Write out only the span of lines that begins at the line with "for number in" and ends at the line with "points = [vertex.co". Keep both end lines, word for word.

--- Start of Collected material ---

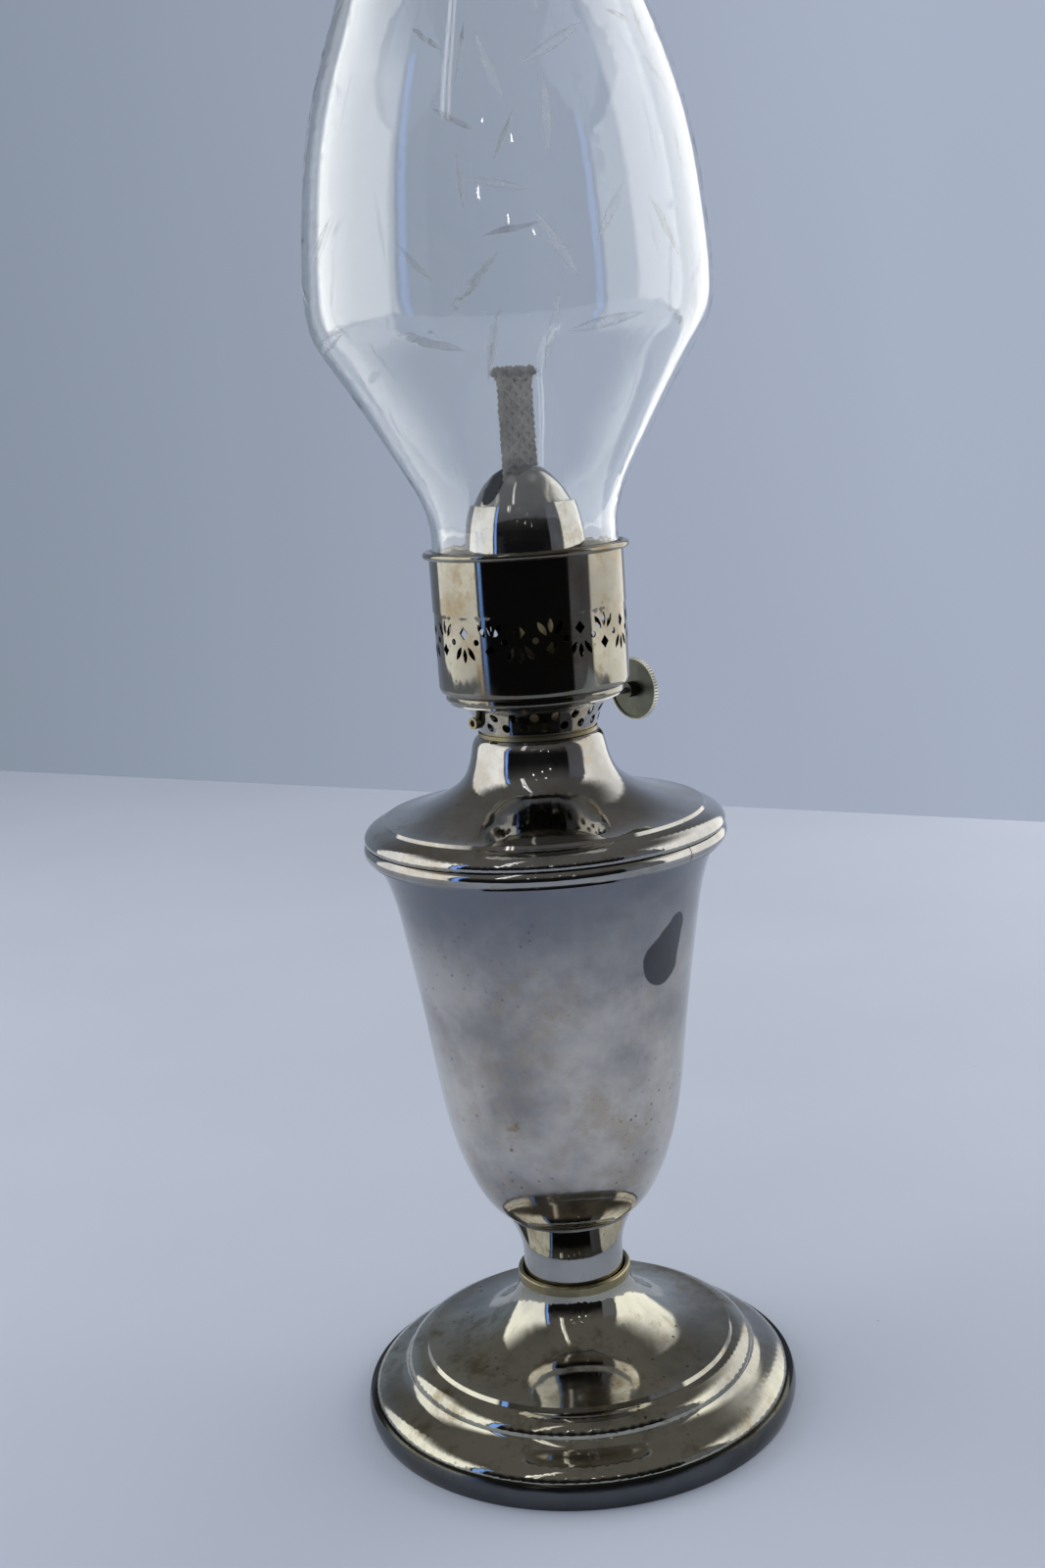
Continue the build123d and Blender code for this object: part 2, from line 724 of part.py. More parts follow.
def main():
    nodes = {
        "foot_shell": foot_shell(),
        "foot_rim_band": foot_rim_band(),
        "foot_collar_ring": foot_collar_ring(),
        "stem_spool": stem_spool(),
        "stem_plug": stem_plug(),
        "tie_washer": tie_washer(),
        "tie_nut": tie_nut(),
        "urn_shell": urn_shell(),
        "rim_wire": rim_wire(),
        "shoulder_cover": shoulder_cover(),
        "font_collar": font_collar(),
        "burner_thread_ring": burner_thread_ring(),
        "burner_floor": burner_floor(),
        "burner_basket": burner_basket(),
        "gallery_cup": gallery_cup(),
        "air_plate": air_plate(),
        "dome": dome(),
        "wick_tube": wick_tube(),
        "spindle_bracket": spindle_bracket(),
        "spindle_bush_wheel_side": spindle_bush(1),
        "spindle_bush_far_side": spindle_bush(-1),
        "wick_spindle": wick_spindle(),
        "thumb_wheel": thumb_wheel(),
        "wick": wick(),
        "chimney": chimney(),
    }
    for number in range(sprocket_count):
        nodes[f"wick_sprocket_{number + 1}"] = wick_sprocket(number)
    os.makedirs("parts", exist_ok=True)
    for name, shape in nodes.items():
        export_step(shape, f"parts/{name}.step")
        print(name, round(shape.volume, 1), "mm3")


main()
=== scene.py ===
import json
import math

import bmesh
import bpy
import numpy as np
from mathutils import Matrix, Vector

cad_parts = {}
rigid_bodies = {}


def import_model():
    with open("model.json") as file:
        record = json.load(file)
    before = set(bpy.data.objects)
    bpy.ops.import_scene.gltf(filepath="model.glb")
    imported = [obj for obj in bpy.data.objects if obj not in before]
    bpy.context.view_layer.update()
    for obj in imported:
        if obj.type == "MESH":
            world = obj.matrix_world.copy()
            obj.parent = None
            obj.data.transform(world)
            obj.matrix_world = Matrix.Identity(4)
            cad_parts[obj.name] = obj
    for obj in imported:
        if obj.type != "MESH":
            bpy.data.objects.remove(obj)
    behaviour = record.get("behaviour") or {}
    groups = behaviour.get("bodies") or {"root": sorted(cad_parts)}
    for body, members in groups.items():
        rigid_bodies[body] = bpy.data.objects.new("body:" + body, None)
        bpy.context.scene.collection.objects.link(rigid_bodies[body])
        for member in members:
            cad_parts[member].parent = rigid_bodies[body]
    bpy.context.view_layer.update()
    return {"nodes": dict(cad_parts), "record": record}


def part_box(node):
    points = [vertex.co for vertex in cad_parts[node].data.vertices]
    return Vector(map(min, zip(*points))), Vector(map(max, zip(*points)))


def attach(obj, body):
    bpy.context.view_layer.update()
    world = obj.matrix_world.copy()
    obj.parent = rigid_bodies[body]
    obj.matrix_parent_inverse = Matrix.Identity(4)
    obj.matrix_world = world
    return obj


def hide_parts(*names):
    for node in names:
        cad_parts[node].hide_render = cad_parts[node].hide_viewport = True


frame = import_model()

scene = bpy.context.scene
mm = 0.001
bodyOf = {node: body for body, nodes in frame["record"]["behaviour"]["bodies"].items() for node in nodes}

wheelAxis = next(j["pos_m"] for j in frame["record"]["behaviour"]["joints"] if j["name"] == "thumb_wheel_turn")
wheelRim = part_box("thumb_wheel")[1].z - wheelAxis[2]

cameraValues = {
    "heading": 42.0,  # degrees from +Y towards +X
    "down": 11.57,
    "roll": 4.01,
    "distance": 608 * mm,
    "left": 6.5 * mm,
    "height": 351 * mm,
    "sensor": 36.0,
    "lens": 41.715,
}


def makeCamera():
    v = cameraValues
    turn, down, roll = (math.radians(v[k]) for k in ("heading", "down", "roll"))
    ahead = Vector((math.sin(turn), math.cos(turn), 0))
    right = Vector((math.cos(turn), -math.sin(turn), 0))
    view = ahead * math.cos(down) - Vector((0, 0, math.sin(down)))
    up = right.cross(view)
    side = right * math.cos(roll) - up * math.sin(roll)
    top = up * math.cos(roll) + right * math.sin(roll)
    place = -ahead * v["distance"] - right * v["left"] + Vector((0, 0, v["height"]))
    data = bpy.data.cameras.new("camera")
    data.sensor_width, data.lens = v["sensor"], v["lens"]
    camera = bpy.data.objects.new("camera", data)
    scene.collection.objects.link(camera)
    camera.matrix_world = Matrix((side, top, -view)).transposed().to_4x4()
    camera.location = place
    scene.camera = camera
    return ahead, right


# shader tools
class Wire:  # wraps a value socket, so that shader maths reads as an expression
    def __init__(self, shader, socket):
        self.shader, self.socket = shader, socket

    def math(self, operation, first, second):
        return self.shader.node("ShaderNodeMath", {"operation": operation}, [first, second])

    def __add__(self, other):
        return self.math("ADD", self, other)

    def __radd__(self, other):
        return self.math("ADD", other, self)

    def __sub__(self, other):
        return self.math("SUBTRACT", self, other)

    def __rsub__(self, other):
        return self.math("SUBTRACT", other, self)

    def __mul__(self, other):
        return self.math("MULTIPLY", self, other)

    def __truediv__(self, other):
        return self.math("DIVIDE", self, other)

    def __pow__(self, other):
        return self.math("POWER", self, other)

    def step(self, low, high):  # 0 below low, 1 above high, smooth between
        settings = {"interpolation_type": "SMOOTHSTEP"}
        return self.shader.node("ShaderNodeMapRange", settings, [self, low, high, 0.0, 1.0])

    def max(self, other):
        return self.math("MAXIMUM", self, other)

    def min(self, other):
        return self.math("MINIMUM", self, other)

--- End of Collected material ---

**Correct response**
    for number in range(sprocket_count):
        nodes[f"wick_sprocket_{number + 1}"] = wick_sprocket(number)
    os.makedirs("parts", exist_ok=True)
    for name, shape in nodes.items():
        export_step(shape, f"parts/{name}.step")
        print(name, round(shape.volume, 1), "mm3")


main()
=== scene.py ===
import json
import math

import bmesh
import bpy
import numpy as np
from mathutils import Matrix, Vector

cad_parts = {}
rigid_bodies = {}


def import_model():
    with open("model.json") as file:
        record = json.load(file)
    before = set(bpy.data.objects)
    bpy.ops.import_scene.gltf(filepath="model.glb")
    imported = [obj for obj in bpy.data.objects if obj not in before]
    bpy.context.view_layer.update()
    for obj in imported:
        if obj.type == "MESH":
            world = obj.matrix_world.copy()
            obj.parent = None
            obj.data.transform(world)
            obj.matrix_world = Matrix.Identity(4)
            cad_parts[obj.name] = obj
    for obj in imported:
        if obj.type != "MESH":
            bpy.data.objects.remove(obj)
    behaviour = record.get("behaviour") or {}
    groups = behaviour.get("bodies") or {"root": sorted(cad_parts)}
    for body, members in groups.items():
        rigid_bodies[body] = bpy.data.objects.new("body:" + body, None)
        bpy.context.scene.collection.objects.link(rigid_bodies[body])
        for member in members:
            cad_parts[member].parent = rigid_bodies[body]
    bpy.context.view_layer.update()
    return {"nodes": dict(cad_parts), "record": record}


def part_box(node):
    points = [vertex.co for vertex in cad_parts[node].data.vertices]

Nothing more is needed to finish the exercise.